Thursday, July 2, 2009 | Dr. Peter Harrop, Chairman, IDTechEx
As forecasted by IDTechEx in "RFID Forecasts, Players, Opportunities 2009-2019," there has been a surge in orders for RFID in 2009. Despite the world's largest RFID project, the $6 billion China National ID card scheme, being completed a year earlier and now being just at replacement level, the global RFID market is rising 5% this year to $5.56 billion. This is in the face of the global financial meltdown which has caused some car production, for example, to plummet by 50%. In many applicational sectors, RFID orders are up 10%. Primarily this is driven by governments doing two things. Increasingly, they make it a legal requirement to fit RFID, recent examples being dogs in New Zealand and four legged livestock other than cows in Europe. Secondly they come up with huge sums of money to buy RFID. This varies from local governments committing to non-stop road tolling and library tagging to national governments increasingly buying military, fish monitoring, national ID card, passport and other forms of RFID.
Nonetheless, suppliers struggling in the wrong sectors often express disbelief at the size of the IDTechEx projections, because we see a quintupling of this market in the next ten years. Here are three rain checks to put their minds at rest. Firstly the sharply increasing IDTechEx RFID Knowledgebase of projects now numbers 3800 in 110 countries, the leading countries being shown below. Secondly, the table below lists just a few of the RFID orders and projects around the world and they come to over ten billion dollars in value. Thirdly, the size and growth of RFID sales by the leading suppliers is consistent with our figures. This really is a major industry that is substantially recession proof and IDTechEx has annual reports detailing activity in most applicational sectors.
RFID by Territory
Most of the action has been in the U.S., where the largest orders continue to be placed, in the UK, China , Germany and Japan. The largest expenditure on RFID is currently in the USA followed by China and Japan. CSC and IBM have landed an order for $570 million to upgrade the UK e-passport applications and enrolment system. Unisys was one of four companies selected by the U.S. Army Program Executive Office-Enterprise Information Systems for a contract for the Radio Frequency Identification III (RFID III) program. This contract has a total ceiling value of $428 million. Currently, RFID tags are attached to approximately 125,000 shipments of U.S. military supplies each week. Transcore landed $63 million for RFID based non-stop tolling in Florida. In addition, the U.S. has seen many multimillion dollar RFID orders placed recently, one example being a $2 million order for Awarepoint to provide a Real Time Locating System for Jackson Health System, continuously tracking 12,000 key assets. For most of these suppliers, the new orders are their largest orders ever.
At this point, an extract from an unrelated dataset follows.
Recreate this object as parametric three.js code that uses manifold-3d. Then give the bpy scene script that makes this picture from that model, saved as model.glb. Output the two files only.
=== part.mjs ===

IDTechEx has had two members of staff touring Japan and China and they report something very different out there. This year, the Chinese are putting RFID where it is not encountered in the West such as in cheques and on fast fishing boats to prevent collisions. However, China is also making the world's largest investment in installing RFID throughout its factories and supply chain in order to underpin the nation's pre-eminence in manufacturing. An order for $8 million of RFID enabled casino chips has been placed by establishments in Macao and the Philippines. Hong Kong is particularly active in RFID. Avery Dennison, Motorola and Print-O-Tape recently landed an order for 70 million baggage tags and associated readers for the airport for example, value being over $15 million. Japan continues to buy over 90% of the world's RFID enabled mobile phones. They can be used to buy access to public transport as well as goods in many retail shops.